Filter for the word "joints" and keep each matching line.

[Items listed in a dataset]
★ ★ ★ ★ ★ ★ ★
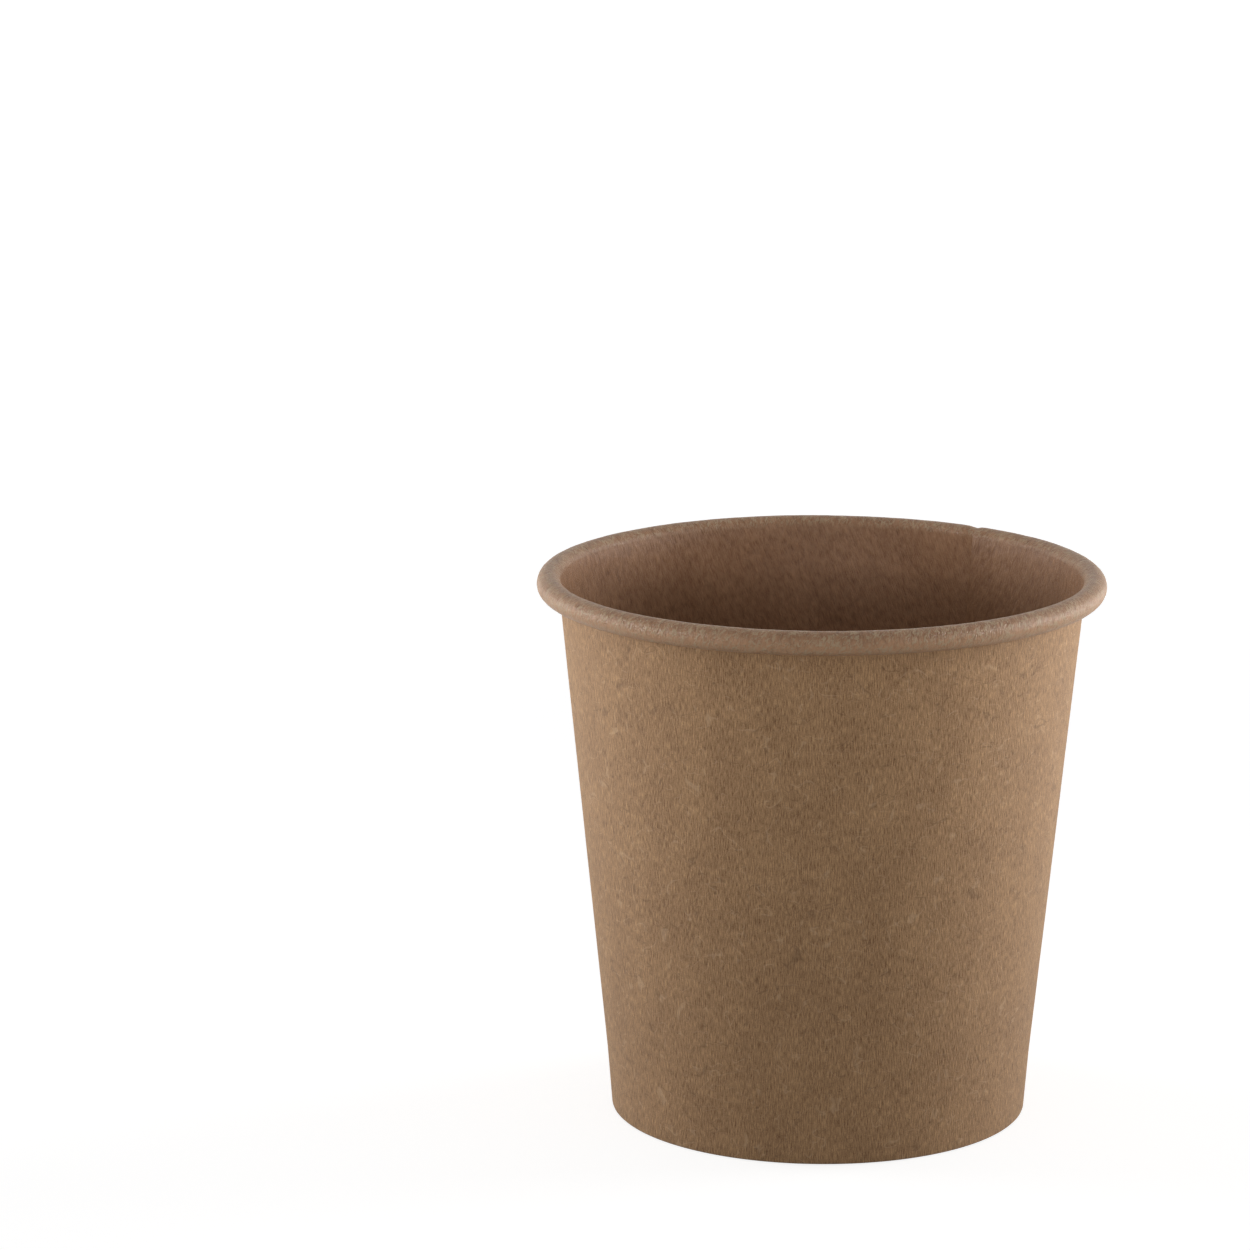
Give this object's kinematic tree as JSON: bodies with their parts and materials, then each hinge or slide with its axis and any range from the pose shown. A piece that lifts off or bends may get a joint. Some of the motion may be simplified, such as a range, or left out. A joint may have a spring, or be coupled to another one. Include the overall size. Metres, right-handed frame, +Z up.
{
  "type": "paper coffee cup",
  "caption": "Small tapered paper coffee cup in plain brown board, with a rolled rim, a lapped side seam and a recessed base held in a folded hem.",
  "frame": {"origin": "centre of the foot, on the plane that the cup stands on", "axes": "+Z up along the cup's axis; the middle of the side seam lies 45 degrees from +X towards +Y, so it is at the right rear when looking along +Y"},
  "size_m": [0.062, 0.062, 0.0603],
  "materials": {
    "wall_board": "matt uncoated brown board outside, thin clear coating inside",
    "base_board": "brown board with a thin clear coating on the drink side"
  },
  "bodies": {
    "root": {"side_wall": "wall_board", "base_disc": "base_board"}
  },
  "joints": []
}
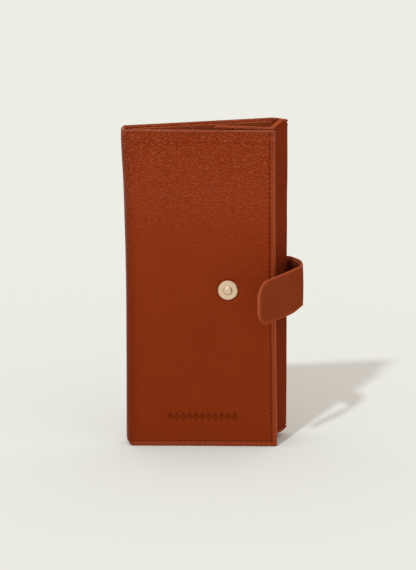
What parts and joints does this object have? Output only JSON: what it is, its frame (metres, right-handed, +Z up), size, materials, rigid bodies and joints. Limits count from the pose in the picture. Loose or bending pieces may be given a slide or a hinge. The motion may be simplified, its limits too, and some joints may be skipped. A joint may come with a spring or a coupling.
{
  "type": "long wallet",
  "caption": "Tall leather wallet with a front cover, folded spines, a tucked side flap, a magnetic snap strap, card slots and a zipped coin pocket.",
  "frame": {"origin": "on the surface the wallet stands on, at the back panel's bottom edge, at the outer line of the left fold", "axes": "+X along the back panel towards the strap, +Y out of the back, +Z up along the wallet's length"},
  "size_m": [0.1053, 0.0618, 0.195],
  "materials": {
    "leather": "satin",
    "lining": "matte",
    "thread": "matte",
    "board": "matte",
    "snap_metal": "satin",
    "zip_metal": "satin",
    "zip_tape": "matte"
  },
  "bodies": {
    "back": {"back_leather": "leather", "back_board": "board", "back_facing_left": "leather", "back_facing_right": "leather", "coin_pocket_lining": "lining", "zip_tape_left": "zip_tape", "zip_tape_right": "zip_tape", "zip_teeth": "zip_metal", "zip_stop_top": "zip_metal", "zip_stop_bottom": "zip_metal", "strap_anchor": "leather", "back_stitching": "thread"},
    "spine_left": {"spine_left_leather": "leather", "spine_left_lining": "lining"},
    "front_cover": {"front_leather": "leather", "front_board": "board", "front_facing": "leather", "card_slot_upper_1": "leather", "card_slot_upper_2": "leather", "card_slot_upper_3": "leather", "card_slot_upper_4": "leather", "card_slot_lower_1": "leather", "card_slot_lower_2": "leather", "card_slot_lower_3": "leather", "card_slot_lower_4": "leather", "snap_stud": "snap_metal", "snap_stud_washer": "snap_metal", "front_stitching": "thread"},
    "spine_right": {"spine_right_leather": "leather", "spine_right_lining": "lining", "spine_right_stitching": "thread"},
    "side_flap": {"flap_leather": "leather", "flap_board": "board", "flap_facing": "leather", "flap_pocket_1": "leather", "flap_pocket_2": "leather", "flap_pocket_3": "leather", "flap_stitching": "thread"},
    "strap_root": {"strap_fold": "leather"},
    "strap_middle": {"strap_middle_leather": "leather", "strap_middle_lining": "lining", "strap_middle_stitching": "thread"},
    "strap_end": {"strap_end_leather": "leather", "strap_end_lining": "lining", "strap_end_stitching": "thread", "snap_socket": "snap_metal", "snap_magnet": "snap_metal"},
    "zip_slider": {"zip_slider": "zip_metal"},
    "zip_pull": {"zip_pull": "leather"}
  },
  "joints": [
    {"name": "cover_fold", "type": "hinge", "parent": "back", "child": "spine_left", "pos_m": [0, 0, 0.0975], "axis": [0, 0, -1], "range_deg": [0, 84.65]},
    {"name": "cover_crease", "type": "hinge", "parent": "spine_left", "child": "front_cover", "pos_m": [-0.00107, -0.01145, 0.0975], "axis": [0, 0, -1], "range_deg": [0, 84.65]},
    {"name": "flap_fold", "type": "hinge", "parent": "back", "child": "spine_right", "pos_m": [0.097, 0, 0.0975], "axis": [0, 0, 1], "range_deg": [0, 125.2]},
    {"name": "flap_crease", "type": "hinge", "parent": "spine_right", "child": "side_flap", "pos_m": [0.084, -0.01849, 0.0975], "axis": [0, 0, 1], "range_deg": [0, 65.7]},
    {"name": "strap_lead", "type": "hinge", "parent": "back", "child": "strap_root", "pos_m": [0.0976, 0.0009, 0.0975], "axis": [0, 0, 1], "range_deg": [0, 115.1]},
    {"name": "strap_swing", "type": "hinge", "parent": "strap_root", "child": "strap_middle", "pos_m": [0.099, -0.0006, 0.0975], "axis": [0, 0, 1], "range_deg": [-15.2, 25]},
    {"name": "strap_bend", "type": "hinge", "parent": "strap_middle", "child": "strap_end", "pos_m": [0.0913, -0.0341, 0.0975], "axis": [0, 0, 1], "range_deg": [-43.6, 40]},
    {"name": "zip_slide", "type": "slide", "parent": "back", "child": "zip_slider", "axis": [0, 0, -1], "range_m": [0, 0.145]},
    {"name": "zip_pull_swing", "type": "hinge", "parent": "zip_slider", "child": "zip_pull", "pos_m": [0.034, -0.0064, 0.172], "axis": [1, 0, 0], "range_deg": [-25, 0]}
  ],
  "couplings": [
    {"joint": "cover_crease", "follows": "cover_fold", "ratio": 1},
    {"joint": "flap_fold", "follows": "cover_fold", "ratio": 1.478},
    {"joint": "flap_crease", "follows": "cover_fold", "ratio": 0.775},
    {"joint": "strap_lead", "follows": "cover_fold", "ratio": 1.3585}
  ]
}
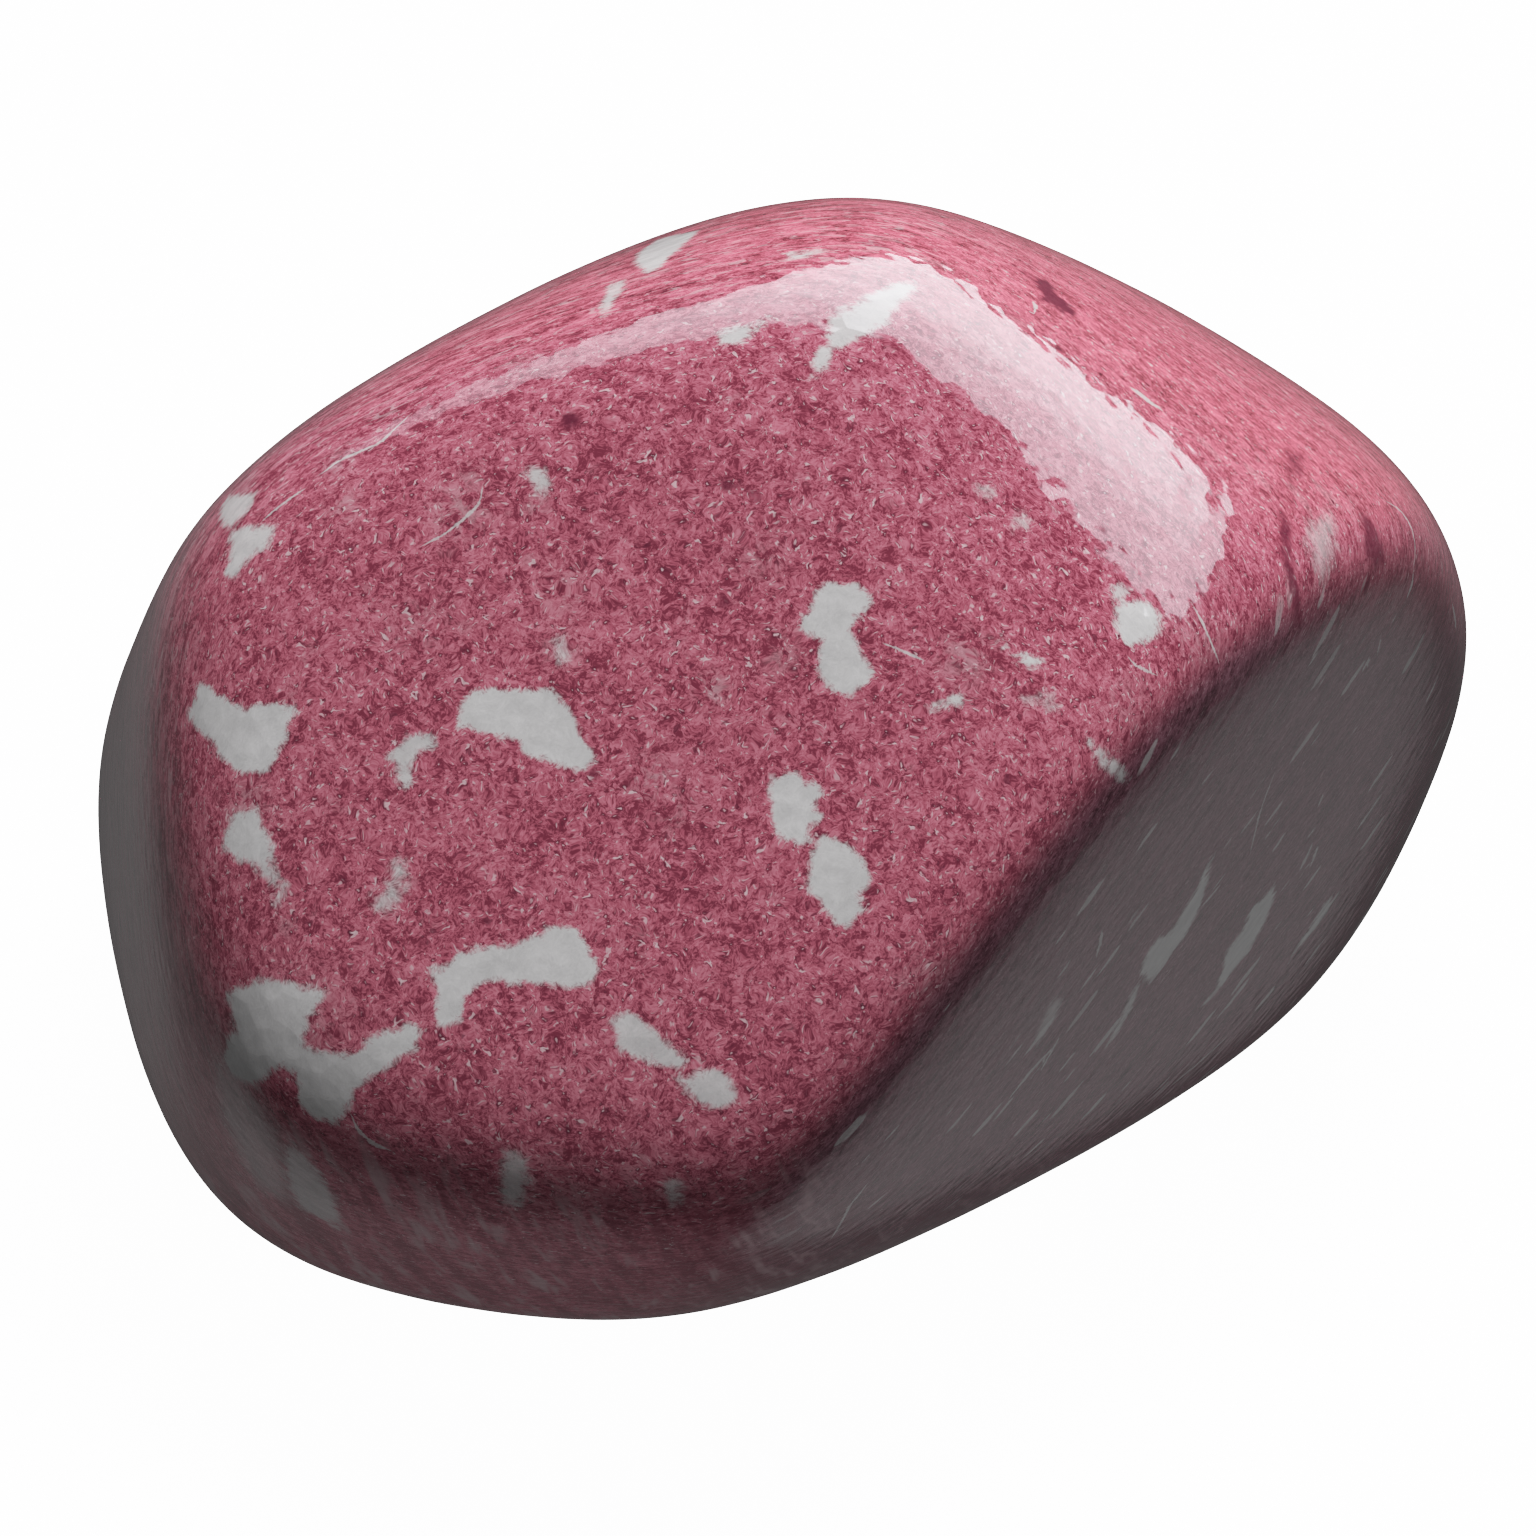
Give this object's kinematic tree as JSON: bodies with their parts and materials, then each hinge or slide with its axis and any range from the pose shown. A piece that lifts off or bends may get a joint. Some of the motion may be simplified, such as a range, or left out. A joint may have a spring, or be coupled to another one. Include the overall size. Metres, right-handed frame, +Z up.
★ ★ ★ ★ ★ ★ ★
[EXERCISE ANSWER]:
  "joints": []
What parts and joints does this object have? Output only JSON: what it is, its frame (metres, right-handed, +Z up), size, materials, rigid bodies and joints. Limits count from the pose in the picture. Loose or bending pieces may be given a slide or a hinge. The motion may be simplified, its limits too, and some joints may be skipped. A joint may come with a spring or a coupling.
  "joints": [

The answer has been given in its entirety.